Using Apache Beam(Python 2.7 SDK) I am trying to write JSON files as entities into Google Cloud Datastore.

Sample JSON:

{
"CustId": "005056B81111",
"Name": "John Smith", 
"Phone": "827188111",
"Email": "[email protected]", 
"addresses": [
    {"type": "Billing", "streetAddress": "Street 7", "city": "Malmo", "postalCode": "CR0 4UZ"},
    {"type": "Shipping", "streetAddress": "Street 6", "city": "Stockholm", "postalCode": "YYT IKO"}
]
}

I have written a Apache Beam pipeline with mainly 3 steps,

  1. beam.io.ReadFromText(input_file_path)

  2. beam.ParDo(CreateEntities())

  3. WriteToDatastore(PROJECT)

In step 2, I am converting JSON object(dict) into an entity,

class CreateEntities(beam.DoFn):
  def process(self, element):
    element = element.encode('ascii','ignore')
    element = json.loads(element)
    Id = element.pop('CustId')
    entity = entity_pb2.Entity()
    datastore_helper.add_key_path(entity.key, 'CustomerDF', Id)
    datastore_helper.add_properties(entity, element)
    return [entity]

This works fine for basic properties. However since address is a dict object itself it fails. I have read a similar post.

However did not get the exact code to convert dict -> entity

Tried below to set address element as entity but does not work,

element['addresses'] = entity_pb2.Entity()

Other References:

2

2 Answers

2
votes

Are you trying to store this as a repeated structured property?

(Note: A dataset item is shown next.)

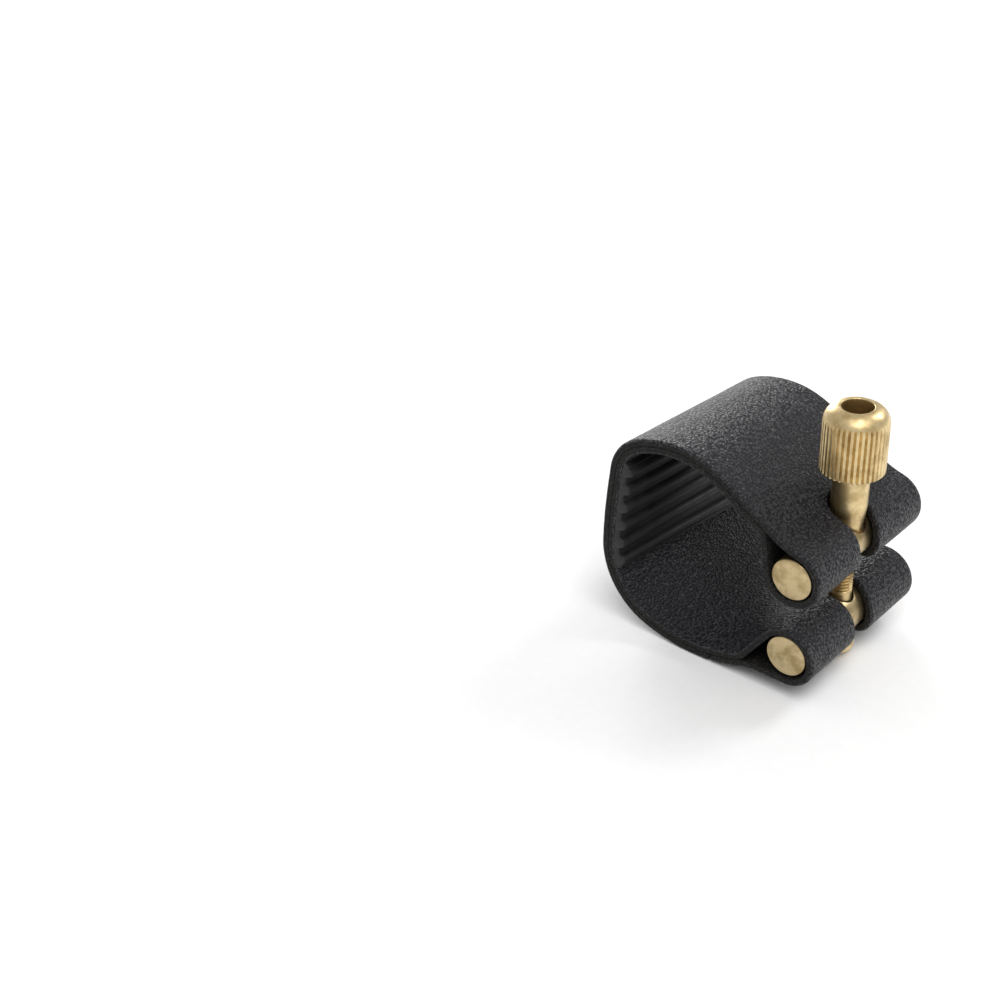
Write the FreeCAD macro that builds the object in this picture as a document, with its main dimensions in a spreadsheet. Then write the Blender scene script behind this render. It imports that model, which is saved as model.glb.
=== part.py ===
import FreeCAD, Part
import math
import os
import Sketcher

# Saxophone ligature: a doubled leather strap bent round the mouthpiece, its two
# looped ends held by brass cross-bars, and one screw that draws the bars together.
#
# Frame, in millimetres: the origin is on the mouthpiece axis, half way along the
# band. Y runs along the mouthpiece, Z is up along the screw, and the bars stand at
# +X with the reed wall opposite them at -X.

DIMENSIONS = {
    # strap
    "ply": 1.05,
    "band_length": 25.8,
    "front_scale": 1.0,
    "rear_scale": 0.93,
    "arm_slope": 33.0,
    "crown_radius": 15.6,
    "crown_turn": 56.0,
    "corner_radius": 7.4,
    "corner_turn": 58.0,
    "wall_turn": 5.3,
    "front_heel_radius": 11.35,
    "rear_heel_radius": 14.0,
    "heel_turn": 72.7,
    "front_belly_radius": 22.6,
    "rear_belly_radius": 18.0,
    "lead_radius": 9.5,
    "lead_turn": 20.3,
    "flap_turn": 29.3,
    "butt_gap": 0.4,
    "hinge_gap": 0.3,
    # loops round the bars
    "loop_slack": 0.3,
    "loop_shift": 0.2,
    "arm_blend": 12.0,
    "flap_heading": 97.0,
    "upper_crease": 1.35,
    "lower_crease": 3.0,
    # slots in the loops: an arc about the screw, then edges that run to the outer side
    "upper_slot_radius": 2.72,
    "upper_slot_front": -2.85,
    "upper_slot_rear": 1.5,
    "lower_slot_radius": 2.8,
    "lower_slot_front": -2.3,
    "lower_slot_rear": 1.7,
    # cross-bars
    "bar_across": 18.5,
    "upper_bar_height": 2.3,
    "lower_bar_height": -9.7,
    "bar_radius": 2.95,
    "bar_rim": 0.25,
    "bar_dome": 0.2,
    "hole_radius": 1.8,
    "screw_offset": 0.5,
    "upper_seat": 1.52,
    "lower_seat": 0.5,
    "seat_radius": 2.5,
    # clamp bolt
    "bolt_radius": 1.42,
    "shoulder_radius": 1.5,
    "shoulder_top": -6.0,
    "bolt_tip": 9.5,
    "tip_chamfer": 0.3,
    "head_radius": 2.4,
    "head_bottom": -15.6,
    "head_round": 0.9,
    # thumb nut
    "nut_top": 21.7,
    "knurl_top": 19.45,
    "knurl_bottom": 12.65,
    "knurl_radius": 4.26,
    "knurl_core": 3.98,
    "knurl_flutes": 38,
    "knurl_ease": 0.2,
    "flute_runout": 0.7,
    "neck_radius": 2.42,
    "neck_taper_top": 7.5,
    "neck_foot_radius": 2.0,
    "cup_radius": 2.07,
    "cup_lip": 0.15,
    "cup_floor": 14.0,
    "nut_hole": 1.56,
    # reed pad
    "pad_base": 0.8,
    "pad_corner_turn": 20.0,
    "pad_length": 17.6,
    "rib_radius": 0.75,
    "rib_rise": 0.15,
    "rib_pitch": 3.0,
    "rib_count": 6,
    "rib_start": 1.35,
}


def make_sheet(doc):
    """The driving dimensions, one aliased cell each."""
    sheet = doc.addObject("Spreadsheet::Sheet", "dims")
    for row, (alias, number) in enumerate(DIMENSIONS.items(), start=1):
        sheet.set("A%d" % row, alias)
        sheet.set("B%d" % row, str(number))
        sheet.setAlias("B%d" % row, alias)
    doc.recompute()
    return sheet


# ---------------------------------------------------------------- tangent chains

def ahead(point, heading, distance):
    """The point at a distance along a heading, in the section's (x, z) plane."""
    angle = math.radians(heading)
    return (point[0] + distance * math.cos(angle), point[1] + distance * math.sin(angle))


def line(length):
    return ("line", length)


def arc(radius, turn):
    return ("arc", radius, turn)


def follow(start, heading, moves, side=0.0):
    """Walk tangent moves; return the edges of the line that far to the left, and the end."""
    edges = []
    point = start
    for move in moves:
        left = ahead(point, heading + 90, side)
        if move[0] == "line":
            point = ahead(point, heading, move[1])
            end = ahead(point, heading + 90, side)
            edges.append(("line", left, end))
            continue
        radius, turn = move[1], move[2]
        hand = math.copysign(1.0, turn)
        centre = ahead(point, heading + 90 * hand, radius)
        first = heading - 90 * hand
        point = ahead(centre, first + turn, radius)
        edges.append(("arc", centre, radius - hand * side, first, first + turn))
        heading += turn
    return edges, point, heading


def edge_ends(edge):
    """First and last point of a chain edge."""
    if edge[0] == "line":
        return edge[1], edge[2]
    centre, radius, first, last = edge[1:]
    return ahead(centre, first, radius), ahead(centre, last, radius)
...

ndb.StructuredPropertys appear in dataflow with the keys flattened, and for repeated structured properties, each individual property within the structured property object becomes an array. So I think you would need to write it like this:

datastore_helper.add_properties(entity, {
    ...
    "addresses.type": ["Billing", "Shipping"],
    "addresses.streetAddress": ["Street 7", "Street 6"],
    "addresses.city": ["Malmo", "Stockholm"],
    "addresses.postalCode": ["CR0 4UZ", "YYT IKO"],
})

Alternatively, if youre trying to save this as a ndb.JsonProperty, you can do this:

datastore_helper.add_properties(entity, {
        ...
        "addresses": json.dumps(element['addresses']),
    })
0
votes

I know this is an old question, but I had a similar issue (although Python 3.6 and NDB) and wrote a function to convert all dicts inside a dict into Entity. This uses recursion to go through all nodes converting as necessary:

def dict_to_entity(data):

    # the data can be a dict or a list, and they are iterated over differently
    # also create a new object to store the child objects
    if type(data) == dict:
        childiterator = data.items()
        new_data = {}
    elif type(data) == list:
        childiterator = enumerate(data)
        new_data = []
    else:
        return

    for i, child in childiterator:

        # if the child is a dict or a list, continue drilling...
        if type(child) in [dict, list]:
            new_child = dict_to_entity(child)
        else:
            new_child = child

        # add the child data to the new object
        if type(data) == dict:
            new_data[i] = new_child
        else:
            new_data.append(new_child)

    # convert the new object to Entity if needed
    if type(data) == dict:
        child_entity = datastore.Entity()
        child_entity.update(new_data)
        return child_entity
    else:
        return new_data